We have to be aware that today’s challenge is to realize business and obtaining sustainable business value in a complex and fast moving world while keeping grip on change. Next to the obvious control aspects of a project (time – costs – scope) we should pay attention to sustainability, safety, media, politics, reputation, running business, rules and regulations, public opinion, etc. Decision making is not only based on a Quantitative Business Case, but on the Qualitative Business Case as well.

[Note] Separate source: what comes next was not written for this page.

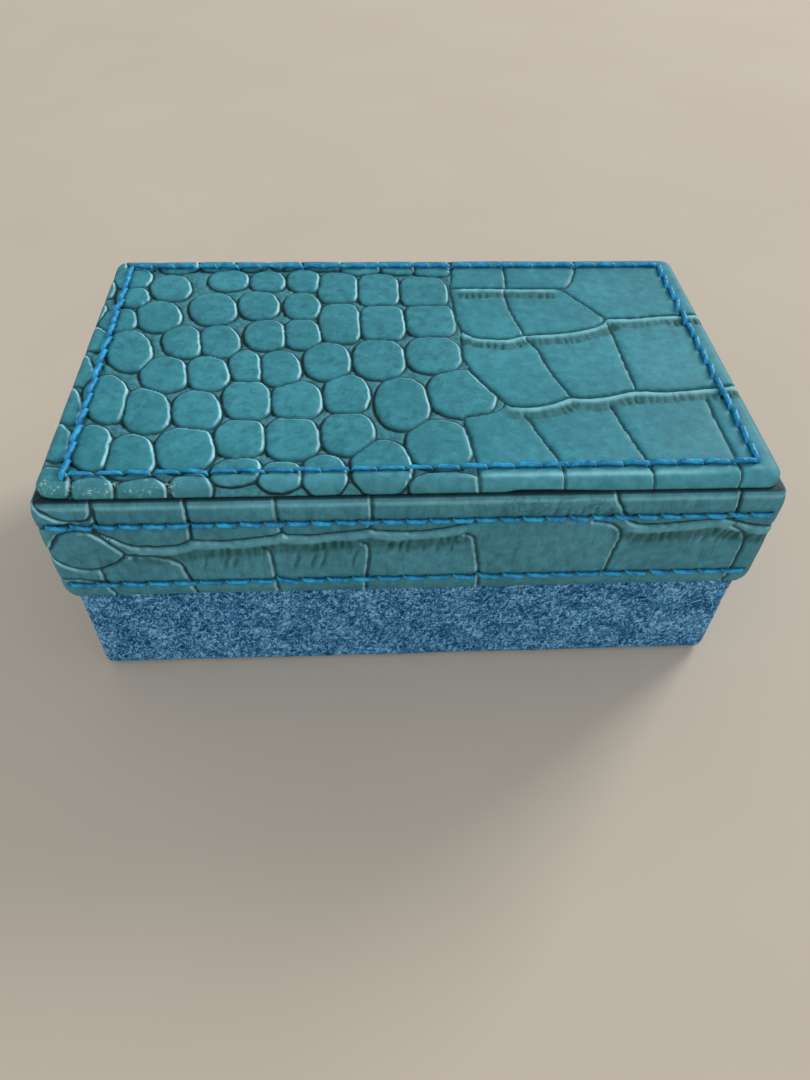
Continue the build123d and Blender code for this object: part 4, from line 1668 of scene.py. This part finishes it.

Sad but true, traditional decision making is often performed by steering committees based upon the performance information of the project. However, there’s more to it. Not only are we shooting on a moving target, but we are doing that from a moving platform, e.g criteria for decision making and weighting factors to those criteria might have changed. An open eye for all crucial factors and a frequent reflection to the original trigger are basics for efficient and effective monitoring of the business case and proper decision making.
BAM Techniek – Energy Systems – Speaker: Kees Verspui
Energy Performance Contracting (EPC) is a form of ‘creative financing’ for capital improvement which allows funding energy upgrades from cost reductions. Under an EPC arrangement an external organization (ESCO) implements a project to deliver energy efficiency, or a renewable energy project, and uses the stream of income from the cost savings, or the renewable energy produced, to repay the costs of the project, including the costs of the investment. Essentially the ESCO will not receive its payment unless the project delivers energy savings as expected.
The approach is based on the transfer of technical risks from the client to the ESCO based on performance guarantees given by the ESCO. In EPC ESCO remuneration is based on demonstrated performance; a measure of performance is the level of energy savings or energy service. EPC is a means to deliver infrastructure improvements to facilities that lack energy engineering skills, manpower or management time, capital funding, understanding of risk, or technology information. Cash-poor, yet creditworthy customers are therefore good potential clients for EPC.